Os catalães não sabem na verdade se querem se separar ou não

Atualizado em 13 de fevereiro de 2013 às 12:59

O movimento separatista está cheio de contradições.

Protesto dos catalães pela separação
Protesto dos catalães pela separação

DE GRANADA, ESPANHA

Há alguns dias o Rei da Espanha aguentou, por vários minutos, uma devastadora vaia em um ginásio esportivo lotado. Nas arquibancadas, entre gritos de “fora”, viam-se bandeiras catalãs e cartazes em prol da libertação de prisioneiros vinculados ao ETA.

Isso aconteceu na famosa Buesa Arena, em Vitória, no País Basco, durante a final da Copa do Rei de Basquete entre Barcelona e Valência. Milhões de pessoas país afora assistiram ao jogo. E à humilhação.

Para os que participaram da desmoralização em rede nacional, passa despercebido que este mesmo Rei, no passado, teve todo o poder nas mãos após a morte do ditador Franco, mas optou por dar passagem a um governo democrático. Sua postura praticamente evitou que a Espanha embarcasse em outra ditadura.

Vaiar D. Juan Carlos, embora seja fácil, deixa clara a grave separação entre a atual geração espanhola e o projeto político fabricado na transição para a democracia na década de setenta. E este descompasso fica ainda mais intenso diante do discurso separatista que ganha força na Catalunha.

O debate territorial sempre esteve na ordem do dia no cotidiano político espanhol. Entretanto, tem adquirido nos últimos tempos um tom desafiador proveniente das forças políticas à frente do governo catalão, Convergência e União e Esquerda Republicana de Catalunha.

Basicamente, o embate gira em torno do direito de decisão do povo catalão sobre o seu destino político e do formato da relação com o Estado espanhol. Quanto às propostas, não há unanimidade a favor da independência. Certos partidos políticos, como o Partido Socialista, sugerem uma alternativa federalista, em que as comunidades autônomas não possam se separar. Outrs, como o Partido Popular, negam apoio a qualquer ideia que questione a unidade da Espanha.

Por outro lado, a possibilidade de realização de um referendo esbarra nas leis vigentes. Dificilmente qualquer proposta nesse sentido deixaria de passar pelas mãos do governo. E fora da Catalunha não há condições políticas para seu sucesso. É aí que o debate se acirra e as posições assumem ares de confronto.

Apesar do respeito às tradições históricas regionais, a verdade é que duas inconsistências tornam a reivindicação catalã um exemplo autêntico do mais puro “consumismo político”. Ou seja, uma demonstração da capacidade de invenção, pela classe política, de ideias e antagonismos impróprios e desnecessários para a sociedade. Enquanto uma das inconsistências aponta para dentro, a outra aponta para fora.

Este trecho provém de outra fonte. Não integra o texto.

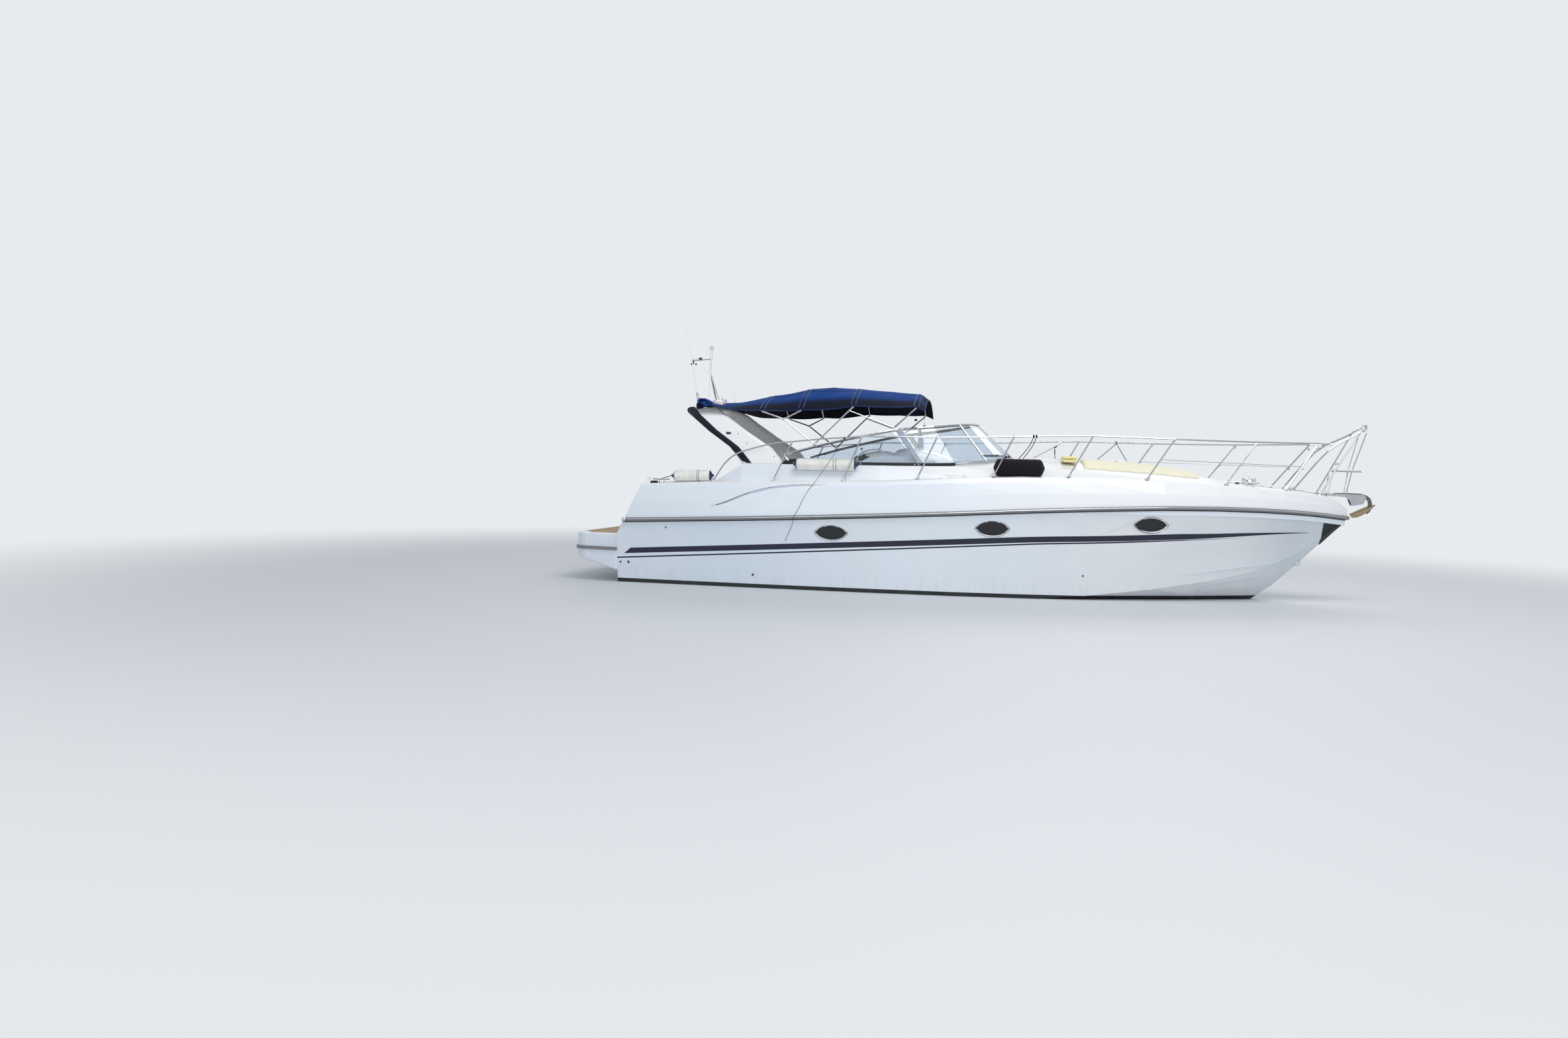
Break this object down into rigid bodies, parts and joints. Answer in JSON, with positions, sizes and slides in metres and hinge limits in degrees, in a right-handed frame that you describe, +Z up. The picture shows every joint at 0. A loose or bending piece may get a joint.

A primeira diz respeito ao atual contexto interno na Espanha e também na Catalunha. A crise social agravada pelo pacote econômico de austeridade tem provocado grande insatisfação na sociedade espanhola como um todo. A taxa de desemprego é estratosférica e não dá sinais, até o momento, de reversão.

A contenção de gastos associada à falta de incentivo à economia gera um contexto pouco compreendido pela população. A impaciência transforma-se em frustração, e daí, a insatisfação social torna-se presa fácil de um discurso simplório e apaixonado como o do separatismo. Trata-se da velha tática de “inventar um inimigo”.

Prova disso é o fato de que a tradicional celebração cívica de 11 de setembro de 2012, que reuniu mais de um milhão de pessoas nas ruas de Barcelona,embora tivesse como mote o discurso separatista, foi agitada não só por independentistas catalães, mas cidadãos sem compromisso com esta idéia, que decidiram sair às ruas por ver nessa manifestação uma forma de protestar contra o governo.

Além disso, as eleições regionais do último dia 25 de novembro demonstraram que a mensagem que vem da sociedade catalã é bastante complexa, e dificilmente aponta, de forma clara e generalizada, para o separatismo. Nem os catalães sabem se querem se separar ou não.

A segunda inconsistência diz respeito à integração na União Europeia. A independência da Catalunha levaria a seu desencaixe do bloco europeu. E  isso certamente pesa para a população, pois, embora a crise tenha trazido conseqüências reais, desagradáveis e dolorosas, há certa consciência de que estar dentro da Europa é melhor do que estar fora dela, ainda que vinculada à Espanha.

Soberania nacional, na Europa, é um conceito do passado. A independência da Catalunha a desvincularia do Estado espanhol, para fazê-la perseguir a meta de vincular-se à União Europeia.

Caso se separem, os catalães irão recuperar a soberania para simplesmente cedê-la novamente. Em outras palavras,ainda que vençam essa luta, tudo o que conseguirão é trocar seis por meia dúzia.